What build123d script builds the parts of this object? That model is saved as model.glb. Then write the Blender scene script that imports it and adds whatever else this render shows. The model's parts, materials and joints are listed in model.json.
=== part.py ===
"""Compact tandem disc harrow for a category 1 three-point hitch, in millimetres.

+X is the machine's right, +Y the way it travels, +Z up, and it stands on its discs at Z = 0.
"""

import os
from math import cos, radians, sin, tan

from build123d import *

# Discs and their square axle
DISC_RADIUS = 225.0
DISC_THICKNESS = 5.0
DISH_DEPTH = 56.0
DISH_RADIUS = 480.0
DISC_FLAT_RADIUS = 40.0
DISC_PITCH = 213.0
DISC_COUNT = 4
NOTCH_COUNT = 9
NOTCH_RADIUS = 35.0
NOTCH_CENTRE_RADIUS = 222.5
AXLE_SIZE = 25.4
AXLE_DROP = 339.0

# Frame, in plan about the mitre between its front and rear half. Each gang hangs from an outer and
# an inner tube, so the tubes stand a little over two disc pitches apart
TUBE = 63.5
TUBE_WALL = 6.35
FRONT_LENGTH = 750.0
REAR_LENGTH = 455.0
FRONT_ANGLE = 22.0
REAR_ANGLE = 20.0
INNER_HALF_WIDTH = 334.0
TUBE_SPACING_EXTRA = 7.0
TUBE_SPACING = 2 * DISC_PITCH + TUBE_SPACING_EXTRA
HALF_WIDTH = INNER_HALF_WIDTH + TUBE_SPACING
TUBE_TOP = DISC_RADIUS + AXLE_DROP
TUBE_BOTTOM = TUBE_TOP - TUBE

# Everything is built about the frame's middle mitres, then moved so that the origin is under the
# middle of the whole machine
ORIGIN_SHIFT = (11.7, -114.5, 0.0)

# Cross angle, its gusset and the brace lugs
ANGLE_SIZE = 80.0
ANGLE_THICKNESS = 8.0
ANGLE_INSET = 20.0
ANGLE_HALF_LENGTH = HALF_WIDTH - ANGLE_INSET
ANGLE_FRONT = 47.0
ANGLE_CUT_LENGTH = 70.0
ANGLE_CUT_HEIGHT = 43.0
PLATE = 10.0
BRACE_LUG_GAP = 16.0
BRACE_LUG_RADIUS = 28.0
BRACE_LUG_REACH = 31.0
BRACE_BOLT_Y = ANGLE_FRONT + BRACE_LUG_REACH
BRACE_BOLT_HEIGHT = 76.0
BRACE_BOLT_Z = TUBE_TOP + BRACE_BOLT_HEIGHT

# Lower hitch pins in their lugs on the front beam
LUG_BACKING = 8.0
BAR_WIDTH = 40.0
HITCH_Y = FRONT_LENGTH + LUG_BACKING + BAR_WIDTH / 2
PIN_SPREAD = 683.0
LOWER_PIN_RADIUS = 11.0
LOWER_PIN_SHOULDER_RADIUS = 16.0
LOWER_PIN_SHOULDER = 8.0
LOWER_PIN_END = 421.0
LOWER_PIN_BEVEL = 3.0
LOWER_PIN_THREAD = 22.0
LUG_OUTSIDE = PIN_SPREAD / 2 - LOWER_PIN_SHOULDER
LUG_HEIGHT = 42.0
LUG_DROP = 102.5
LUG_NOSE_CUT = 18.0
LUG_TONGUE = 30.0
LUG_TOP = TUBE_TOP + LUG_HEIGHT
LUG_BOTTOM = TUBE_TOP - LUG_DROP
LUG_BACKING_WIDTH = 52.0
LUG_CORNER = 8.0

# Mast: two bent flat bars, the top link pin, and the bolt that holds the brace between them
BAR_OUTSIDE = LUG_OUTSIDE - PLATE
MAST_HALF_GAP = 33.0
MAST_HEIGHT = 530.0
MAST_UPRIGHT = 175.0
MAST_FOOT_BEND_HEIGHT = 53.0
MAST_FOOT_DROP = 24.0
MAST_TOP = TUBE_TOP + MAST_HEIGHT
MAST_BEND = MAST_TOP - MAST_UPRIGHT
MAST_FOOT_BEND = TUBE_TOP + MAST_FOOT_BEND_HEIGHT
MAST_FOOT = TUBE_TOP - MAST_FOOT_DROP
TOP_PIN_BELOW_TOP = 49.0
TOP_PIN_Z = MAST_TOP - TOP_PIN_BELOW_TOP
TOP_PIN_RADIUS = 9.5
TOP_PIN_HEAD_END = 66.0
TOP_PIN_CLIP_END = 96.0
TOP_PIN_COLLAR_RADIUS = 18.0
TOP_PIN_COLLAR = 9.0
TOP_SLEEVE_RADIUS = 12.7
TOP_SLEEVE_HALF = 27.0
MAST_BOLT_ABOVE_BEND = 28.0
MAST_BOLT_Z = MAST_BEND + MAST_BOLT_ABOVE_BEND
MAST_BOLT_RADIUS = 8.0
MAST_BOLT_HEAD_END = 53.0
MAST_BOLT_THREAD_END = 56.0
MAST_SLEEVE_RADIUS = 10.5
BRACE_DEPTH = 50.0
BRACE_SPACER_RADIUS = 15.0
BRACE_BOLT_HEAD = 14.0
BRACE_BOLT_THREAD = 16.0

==

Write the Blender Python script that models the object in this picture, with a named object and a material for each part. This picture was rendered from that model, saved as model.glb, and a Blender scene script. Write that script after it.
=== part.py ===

__Problem__
Transcribe precisely the lines between the one that contains "What build123d script" and the one that contains "from build123d import *", counting those two lines as part of the range.

__The completed task__
What build123d script builds the parts of this object? That model is saved as model.glb. Then write the Blender scene script that imports it and adds whatever else this render shows. The model's parts, materials and joints are listed in model.json.
=== part.py ===
"""Compact tandem disc harrow for a category 1 three-point hitch, in millimetres.

+X is the machine's right, +Y the way it travels, +Z up, and it stands on its discs at Z = 0.
"""

import os
from math import cos, radians, sin, tan

from build123d import *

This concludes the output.